What is passing supposed to look like on the attached test?
On 29.01.24 23:23, Edgecombe, Rick P wrote:
> On Fri, 2024-01-19 at 14:56 +0100, Stefan Liebler wrote:
>> I've reduced the test (see attachement) and now have only one process
>> with three threads.
>
> This tests fails on my setup as well:
> main: start 3 threads.
> #0: started: fct=1
> #1: started: fct=1
> #2: started: fct=1
> #2: mutex_timedlock failed with 22 (round=28772)
>
> But, after this patch:
> https://lore.kernel.org/all/[email protected]/
>
> ...the attached test hangs.
>
> However, the glibc test that was failing for me "nptl/tst-robustpi8"
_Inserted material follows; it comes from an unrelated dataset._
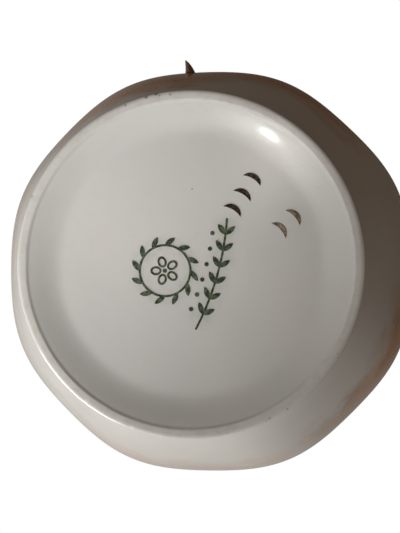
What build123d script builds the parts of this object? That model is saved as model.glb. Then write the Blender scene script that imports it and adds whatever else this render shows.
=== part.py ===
"""Porcelain baluster vase with an eight-ridged body, a turned foot and a round flared neck.

Millimetres, +Z up. The origin is the centre of the foot ring's standing edge, so the vase stands on
the plane Z = 0. The ridges lie halfway between the axes, and a flat panel faces each of X and Y.

The vase is put together as a potter lutes it: a turned foot ring, a base plate stepped into it, a
cast body over both, and a neck whose tongue sits in the shoulder. Gilding, backstamp and painter's
strokes are fired on afterwards as thin films, each in a node of its own.
"""

import math
import os

from build123d import *

# --- driving dimensions -------------------------------------------------------------------------

height = 178.0  # standing edge to the top of the lip

foot_radius = 33.0  # widest part of the foot ring
foot_height = 5.0  # standing edge to the seam with the body
foot_wall = 2.6  # radial thickness of the foot ring at its widest
foot_taper = 1.0  # how much narrower the foot ring is at the seam than at its widest
standing_width = 0.7  # flat ground edge that touches the table
outer_round = 1.1  # rounding from the ground edge to the outside
inner_round = 0.9  # height at which the rounding to the inside meets the cove

recess_depth = 2.6  # standing edge up to the base at the cove
cove_width = 3.8  # how far the cove reaches in from the foot ring
base_dome = 0.12  # extra rise of the flat middle of the base
base_slope = 2.6  # width of the soft slope between the cove and the flat middle
base_thickness = 3.8  # base plate, from the flat middle to the floor inside
base_step = 2.0  # how far the plate's upper disc steps out to rest on the foot ring
base_cover = 0.6  # how far the body reaches in over the rim of that disc

wall = 3.6  # cast wall of the body
ridge_count = 8
ridge_share = 0.012  # how far a ridge stands out of the mean radius at the belly, as a share of it
ridge_spread = 0.7  # below 1 a ridge keeps its strength further up and down the wall
belly_radius = 60.6
belly_height = 90.0
lower_lean = 14.0  # how far the body leans out over its first stretch above the foot
lower_rise = 25.0  # height of that first stretch
belly_hold = 38.0  # how far below the belly the body is already drawn to full width

shoulder_radius = 27.0  # body at the seam with the neck
shoulder_height = 141.0
shoulder_hold = 26.0  # how far above the belly the body is still drawn to full width
shoulder_run = 17.0  # how far the shoulder slopes in over its last stretch
shoulder_fall = 15.0  # height of that last stretch

neck_wall = 3.0
neck_radius = 21.0  # outside, at the waist of the neck
neck_waist = 154.0  # height of that waist
lip_radius = 35.0  # outermost edge of the lip
lip_bead = 1.7  # radius of the rounded lip
lip_flare = 29.0  # rise of the flaring neck where it meets the lip, in degrees
tongue_depth = 3.0  # how deep the neck's tongue sits in the shoulder
tongue_cover = 2.4  # body wall left round the tongue

leaf_tip_share = 0.565  # where a modelled leaf tip stands, as a share of the curve from foot to belly
leaf_tip_bearing = 86.2
leaf_tip_width = 3.8
leaf_tip_rise = 6.0  # its height up the wall, where it is luted on
leaf_tip_reach = 2.9  # how far its point stands out of the wall
leaf_tip_lean = 0.9  # how far that point bends to the side
leaf_tip_point = 0.2  # radius of its blunt point
leaf_tip_root = 1.2  # how deep its root starts inside the wall before it is trimmed to the glaze

film = 0.12  # thickness of gilding and of fired-on colour
gilt_line_width = 1.0  # painted line round the waist of the neck
seam_line_radius = 0.7  # round roll laid in the seam of shoulder and neck, gilded

stamp_line = 0.42  # width of the lines in the backstamp
wreath_centre = (4.5, -1.3)
wreath_radius = 4.9
wreath_leaves = 12
wreath_leaf_lean = 55.0  # how far a leaf of the wreath turns away from pointing straight out
petal_count = 5
petal_ring = 1.75  # centre of a petal from the centre of the flower
petal_reach = 1.08  # half the length of a petal
petal_spread = 0.88  # half its width
leaf_length = 2.5
leaf_bow = 0.5  # how far each side of a leaf bends out
sprig_root = (-1.3, -12.6)  # the sprig beside the wreath, from its cut end to its tip
sprig_bend = (-5.3, -3.0)
sprig_tip = (-7.5, 8.6)
sprig_pairs = 6
sprig_leaf_angle = 42.0
berry_radius = 0.42
berry_reach = 2.5  # centre of a berry from the stem

stroke_length = 3.9  # painter's strokes, laid by brush
stroke_bow = 1.45  # how far the outer side of a stroke bends out
stroke_hollow = 0.45  # how far its inner side bends the same way
dark_count = 3
dark_pitch = 3.5
dark_inset = 4.1  # outermost stroke's centre, in from the edge of the flat middle
dark_bearing = 128.0  # where that stroke lies, in degrees from +X
dark_heading = 123.0  # direction in which the row runs outward
faint_count = 2
faint_pitch = 3.6
faint_inset = 2.4
faint_bearing = 157.0
faint_heading = 138.0

# --- sizes that follow ----------------------------------------------------------------------------

seam_radius = foot_radius - foot_taper
foot_inner = foot_radius - foot_wall
standing_outer = foot_radius - outer_round
standing_inner = standing_outer - standing_width
cove_start = foot_inner - cove_width
flat_radius = cove_start - base_slope
base_z = recess_depth + base_dome
floor_z = base_z + base_thickness
plate_radius = cove_start + base_step

shoulder_slope = (-shoulder_run, shoulder_fall)
tongue_radius = shoulder_radius - tongue_cover
tongue_bore = tongue_radius - neck_wall
lip_centre = (lip_radius - film - lip_bead, height - film - lip_bead)
overshoot = 1.0  # how far a cutter runs past the face it cuts


def bezier(ends, handles, t):
    """The point at t on a cubic curve, as (radius, height)."""
    points = (ends[0], handles[0], handles[1], ends[1])
    weights = ((1 - t) ** 3, 3 * t * (1 - t) ** 2, 3 * t**2 * (1 - t), t**3)
    return tuple(sum(w * p[k] for w, p in zip(weights, points)) for k in (0, 1))


def lower_body(t):
    """Outer meridian from the foot seam, t = 0, to the belly, t = 1."""
    seam = (seam_radius, foot_height)
    belly = (belly_radius, belly_height)
    lean = (seam_radius + lower_lean, foot_height + lower_rise)
    full = (belly_radius, belly_height - belly_hold)
    return bezier((seam, belly), (lean, full), t)


def upper_body(t):
    """Outer meridian from the belly, t = 0, to the neck seam, t = 1."""
    belly = (belly_radius, belly_height)
    seam = (shoulder_radius, shoulder_height)
    full = (belly_radius, belly_height + shoulder_hold)
    slope = (shoulder_radius + shoulder_run, shoulder_height - shoulder_fall)
    return bezier((belly, seam), (full, slope), t)


def inward(curve, t, distance):
    """The point at t on a meridian, moved into the wall along its normal."""
    step = 1e-4
    before = curve(t - step)
    after = curve(t + step)
    run = after[0] - before[0]
    rise = after[1] - before[1]
    length = math.hypot(run, rise)
    here = curve(t)
    return (here[0] - distance * rise / length, here[1] + distance * run / length)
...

> passes with the linked patch applied. So I think that patch fixes the
> issue I hit.
>
> What is passing supposed to look like on the attached test?
kernel commit "futex: Prevent the reuse of stale pi_state"
https://git.kernel.org/pub/scm/linux/kernel/git/tip/tip.git/patch/?id=e626cb02ee8399fd42c415e542d031d185783903
fixes the issue on s390x.
With this commit, the test runs to the end:
main: start 3 threads.
#0: started: fct=1
#1: started: fct=1
#2: started: fct=1
#2: REACHED round 100000000. => exit
#0: REACHED round 100000000. => exit
#1: REACHED round 100000000. => exit
main: end.
If you want you can reduce the number of rounds by compiling with
-DROUNDS=XYZ or manually adjusting the ROUNDS macro define.